[Begin]
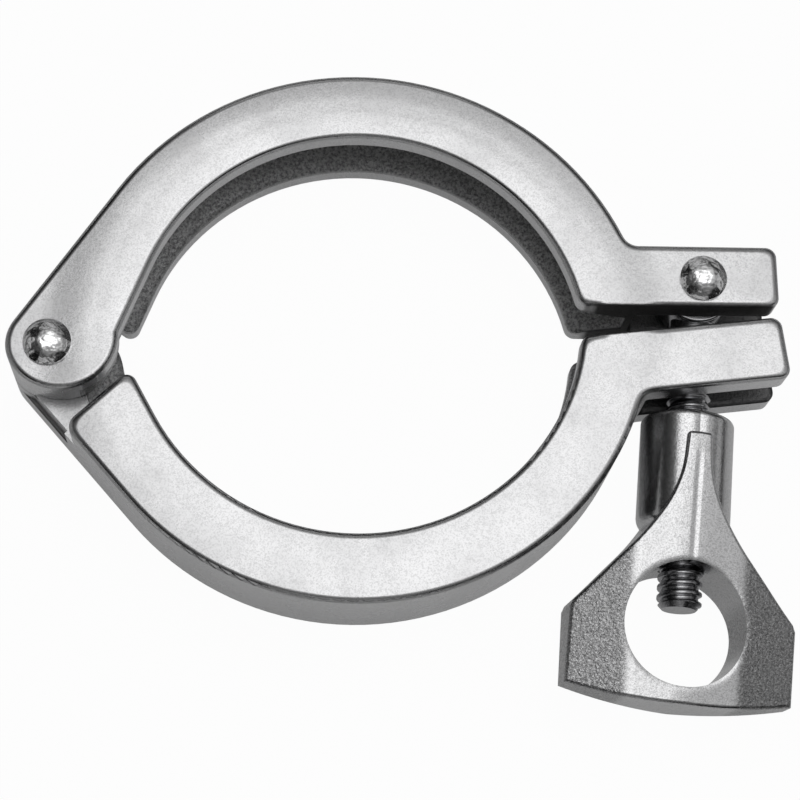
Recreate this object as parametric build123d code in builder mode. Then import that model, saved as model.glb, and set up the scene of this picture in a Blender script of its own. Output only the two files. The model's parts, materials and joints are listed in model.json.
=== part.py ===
"""Sanitary hinged clamp, single pin, for a pair of 3 inch ferrules.

Two identical stainless castings are hinged at one end. The lower one is the
upper one turned over. A swing bolt in the upper lug drops into the slot of the
lower lug, and a wing nut pulls the two lugs together.

Frame: origin at the centre of the upper half's ring, on the back face.
+X points from the hinge to the lugs, +Z along the bore towards the front face,
+Y from the lower half to the upper half. The clamp lies on its back face.
Lengths are in millimetres, angles in degrees.
"""

import os
from math import acos, asin, atan2, cos, degrees, hypot, radians, sin, tan

from build123d import *

os.makedirs("parts", exist_ok=True)

# --------------------------------------------------------------------------
# Driving dimensions
# --------------------------------------------------------------------------

# ring
lip_radius = 40.0  # inner edge of the two lips, clears the 76.2 mm tube
body_radius = 52.3  # outside of the ring
thickness = 19.0  # front face to back face
land = 3.3  # height of each lip at its inner edge
groove_radius = 49.2  # bottom of the groove
flank_angle = 20.0  # slope of the groove's two flanks
edge_radius = 0.6  # rounding of the outline's edges

# lugs, in the frame of the casting
lug_low = 8.3  # parting face, above the ring's centre
lug_high = 19.9
lug_end = 75.3
lug_corner = 2.0
lug_fillet = 3.0  # where the lug runs into the ring
slot_root = 49.7
slot_width = 9.4

# hinge, in the frame of the casting
hinge_x = -54.5
shoulder_radius = 10.0  # rounded inner end of the ear plate
shoulder_x, shoulder_y = -52.3, 1.5
lip_run_out = 158.0  # angle at which the lip leaves its circle
lip_run_end = 3.13  # angle on the shoulder's circle at which its straight run ends
plate = 6.2  # thickness of the ear plate
lap_gap = 0.3  # between the laps of the two halves
step_distance = 13.2  # from the pin to the step that clears the other ear
step_slope = -36.7  # direction of the step's edge
step_corner_out = 2.6  # rounding at the flank
step_corner_in = 1.8  # rounding at the lip
parting_y = 1.6  # where the middle layer of the hinge ends
swing_gap = 0.6  # around the other half's knuckle
recess = 0.7  # band set back between the two plates
band_length = 13.0

# rivets
rivet_radius = 2.75
running_gap = 0.05  # radial, around a rivet or the bolt
head_radius = 4.2
head_edge = 0.5  # straight side of a head
front_dome = 1.9
back_dome = 0.7  # the peened ends at the back are flatter
back_edge = 0.3
lug_rivet_x, lug_rivet_y = 61.7, 13.6

# how the halves and the bolt lie
closing_angle = 6.6  # lower half, past the line of symmetry
bolt_lean = -5.3  # bolt, from square to the upper lug towards the ring

# swing bolt
bolt_radius = 3.97  # 5/16 inch
bolt_length = 58.8  # pin to tip
bolt_chamfer = 0.6
eye_radius = 6.4
eye_gap = 0.3  # on each side of the eye, in the slot

# wing nut
nut_top = 24.0  # from the lug rivet to the nut's top face
barrel_radius = 8.35
barrel_length = 21.5
barrel_end_round = 3.0
barrel_round = 1.2  # at the nut's top face
nut_turn = 6.0  # about the bolt, left wing forward
nut_bottom = 76.3  # from the lug rivet
wing_half_width = 20.2
wing_shoulder = 59.8  # where the straight sides of the wings begin
shoulder_corner = 0.5
# how the sides flare out: share of the width, share of the way to the shoulder
wing_flare = (
    (0, 0),
    (0.045, 0.247),
    (0.137, 0.390),
    (0.280, 0.526),
    (0.423, 0.633),
    (0.589, 0.740),
    (0.800, 0.877),
    (1, 1),
)
wing_side_end = 74.1
finger_hole_radius = 10.9
finger_hole_at = 62.3
ridge_half_width = 2.2
ridge_start = 4.5  # below the nut's top face
half_thick_top = 8.3  # of the wings on the centre line, at the barrel's end
half_thick_bottom = 5.7  # of the wings on the centre line, at the bottom
side_slope = 9.0  # of each face, from the centre line to the tips
nut_edge_radius = 0.7

# --------------------------------------------------------------------------
# Derived positions, in the frame of the casting
# --------------------------------------------------------------------------

mid = thickness / 2


def on_circle(x, y, radius, angle):
    """The point of a circle at an angle."""
    return (x + radius * cos(radians(angle)), y + radius * sin(radians(angle)))


# the knuckle around the pin runs into the larger shoulder where both are tangent
ear_radius = shoulder_radius - hypot(hinge_x - shoulder_x, shoulder_y)
ear_blend_angle = degrees(atan2(-shoulder_y, hinge_x - shoulder_x)) + 360

# the straight flank touches the knuckle and the ring's outside
flank_normal = 180 - degrees(acos((body_radius - ear_radius) / -hinge_x))
flank_top = on_circle(0, 0, body_radius, flank_normal)
flank_bottom = on_circle(hinge_x, 0, ear_radius, flank_normal)
flank_in = on_circle(0, 0, -1, flank_normal)  # unit step square to the flank

# lips and lug
lip_end_angle = degrees(asin(lug_low / lip_radius))
lip_start = on_circle(0, 0, lip_radius, lip_run_out)
lip_end = on_circle(0, 0, lip_radius, lip_end_angle)
body_end_angle = degrees(asin(lug_high / body_radius))
body_end = on_circle(0, 0, body_radius, body_end_angle)

# the lip runs out straight to the shoulder
run_end = on_circle(shoulder_x, shoulder_y, shoulder_radius, lip_run_end)
run_end_angle = lip_run_end + 360

# levels of the hinge's laps
plate_top = plate + lap_gap / 2
mid_low = mid + lap_gap / 2
front_plate = thickness - plate

# --------------------------------------------------------------------------
# The casting, used twice
# --------------------------------------------------------------------------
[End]
*Requirement*
Give back each line above precisely as it stands.

*Full output*
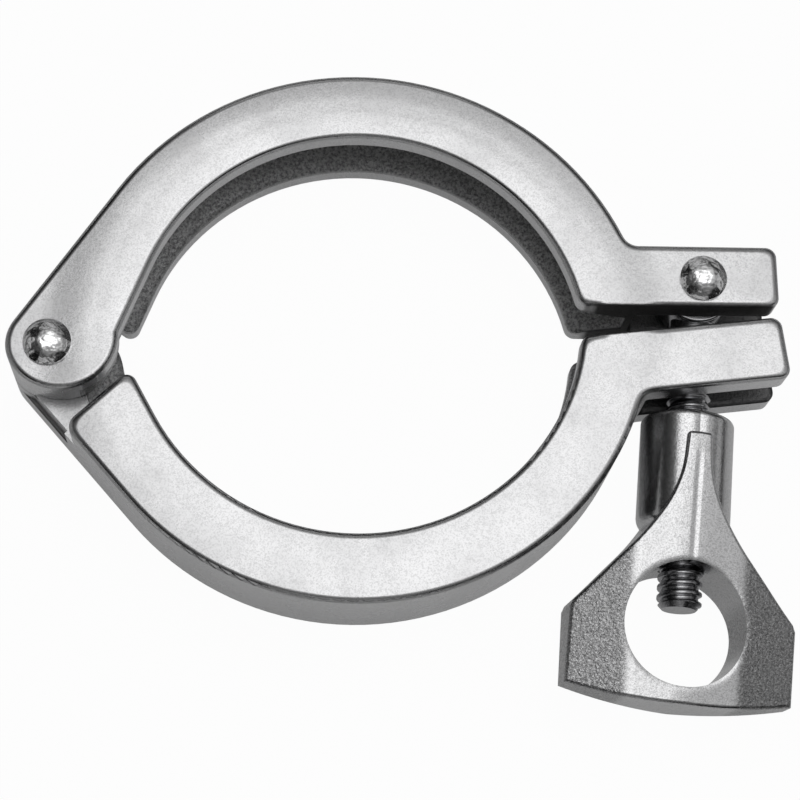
Recreate this object as parametric build123d code in builder mode. Then import that model, saved as model.glb, and set up the scene of this picture in a Blender script of its own. Output only the two files. The model's parts, materials and joints are listed in model.json.
=== part.py ===
"""Sanitary hinged clamp, single pin, for a pair of 3 inch ferrules.

Two identical stainless castings are hinged at one end. The lower one is the
upper one turned over. A swing bolt in the upper lug drops into the slot of the
lower lug, and a wing nut pulls the two lugs together.

Frame: origin at the centre of the upper half's ring, on the back face.
+X points from the hinge to the lugs, +Z along the bore towards the front face,
+Y from the lower half to the upper half. The clamp lies on its back face.
Lengths are in millimetres, angles in degrees.
"""

import os
from math import acos, asin, atan2, cos, degrees, hypot, radians, sin, tan

from build123d import *

os.makedirs("parts", exist_ok=True)

# --------------------------------------------------------------------------
# Driving dimensions
# --------------------------------------------------------------------------

# ring
lip_radius = 40.0  # inner edge of the two lips, clears the 76.2 mm tube
body_radius = 52.3  # outside of the ring
thickness = 19.0  # front face to back face
land = 3.3  # height of each lip at its inner edge
groove_radius = 49.2  # bottom of the groove
flank_angle = 20.0  # slope of the groove's two flanks
edge_radius = 0.6  # rounding of the outline's edges

# lugs, in the frame of the casting
lug_low = 8.3  # parting face, above the ring's centre
lug_high = 19.9
lug_end = 75.3
lug_corner = 2.0
lug_fillet = 3.0  # where the lug runs into the ring
slot_root = 49.7
slot_width = 9.4

# hinge, in the frame of the casting
hinge_x = -54.5
shoulder_radius = 10.0  # rounded inner end of the ear plate
shoulder_x, shoulder_y = -52.3, 1.5
lip_run_out = 158.0  # angle at which the lip leaves its circle
lip_run_end = 3.13  # angle on the shoulder's circle at which its straight run ends
plate = 6.2  # thickness of the ear plate
lap_gap = 0.3  # between the laps of the two halves
step_distance = 13.2  # from the pin to the step that clears the other ear
step_slope = -36.7  # direction of the step's edge
step_corner_out = 2.6  # rounding at the flank
step_corner_in = 1.8  # rounding at the lip
parting_y = 1.6  # where the middle layer of the hinge ends
swing_gap = 0.6  # around the other half's knuckle
recess = 0.7  # band set back between the two plates
band_length = 13.0

# rivets
rivet_radius = 2.75
running_gap = 0.05  # radial, around a rivet or the bolt
head_radius = 4.2
head_edge = 0.5  # straight side of a head
front_dome = 1.9
back_dome = 0.7  # the peened ends at the back are flatter
back_edge = 0.3
lug_rivet_x, lug_rivet_y = 61.7, 13.6

# how the halves and the bolt lie
closing_angle = 6.6  # lower half, past the line of symmetry
bolt_lean = -5.3  # bolt, from square to the upper lug towards the ring

# swing bolt
bolt_radius = 3.97  # 5/16 inch
bolt_length = 58.8  # pin to tip
bolt_chamfer = 0.6
eye_radius = 6.4
eye_gap = 0.3  # on each side of the eye, in the slot

# wing nut
nut_top = 24.0  # from the lug rivet to the nut's top face
barrel_radius = 8.35
barrel_length = 21.5
barrel_end_round = 3.0
barrel_round = 1.2  # at the nut's top face
nut_turn = 6.0  # about the bolt, left wing forward
nut_bottom = 76.3  # from the lug rivet
wing_half_width = 20.2
wing_shoulder = 59.8  # where the straight sides of the wings begin
shoulder_corner = 0.5
# how the sides flare out: share of the width, share of the way to the shoulder
wing_flare = (
    (0, 0),
    (0.045, 0.247),
    (0.137, 0.390),
    (0.280, 0.526),
    (0.423, 0.633),
    (0.589, 0.740),
    (0.800, 0.877),
    (1, 1),
)
wing_side_end = 74.1
finger_hole_radius = 10.9
finger_hole_at = 62.3
ridge_half_width = 2.2
ridge_start = 4.5  # below the nut's top face
half_thick_top = 8.3  # of the wings on the centre line, at the barrel's end
half_thick_bottom = 5.7  # of the wings on the centre line, at the bottom
side_slope = 9.0  # of each face, from the centre line to the tips
nut_edge_radius = 0.7

# --------------------------------------------------------------------------
# Derived positions, in the frame of the casting
# --------------------------------------------------------------------------

mid = thickness / 2


def on_circle(x, y, radius, angle):
    """The point of a circle at an angle."""
    return (x + radius * cos(radians(angle)), y + radius * sin(radians(angle)))


# the knuckle around the pin runs into the larger shoulder where both are tangent
ear_radius = shoulder_radius - hypot(hinge_x - shoulder_x, shoulder_y)
ear_blend_angle = degrees(atan2(-shoulder_y, hinge_x - shoulder_x)) + 360

# the straight flank touches the knuckle and the ring's outside
flank_normal = 180 - degrees(acos((body_radius - ear_radius) / -hinge_x))
flank_top = on_circle(0, 0, body_radius, flank_normal)
flank_bottom = on_circle(hinge_x, 0, ear_radius, flank_normal)
flank_in = on_circle(0, 0, -1, flank_normal)  # unit step square to the flank

# lips and lug
lip_end_angle = degrees(asin(lug_low / lip_radius))
lip_start = on_circle(0, 0, lip_radius, lip_run_out)
lip_end = on_circle(0, 0, lip_radius, lip_end_angle)
body_end_angle = degrees(asin(lug_high / body_radius))
body_end = on_circle(0, 0, body_radius, body_end_angle)

# the lip runs out straight to the shoulder
run_end = on_circle(shoulder_x, shoulder_y, shoulder_radius, lip_run_end)
run_end_angle = lip_run_end + 360

# levels of the hinge's laps
plate_top = plate + lap_gap / 2
mid_low = mid + lap_gap / 2
front_plate = thickness - plate

# --------------------------------------------------------------------------
# The casting, used twice
# --------------------------------------------------------------------------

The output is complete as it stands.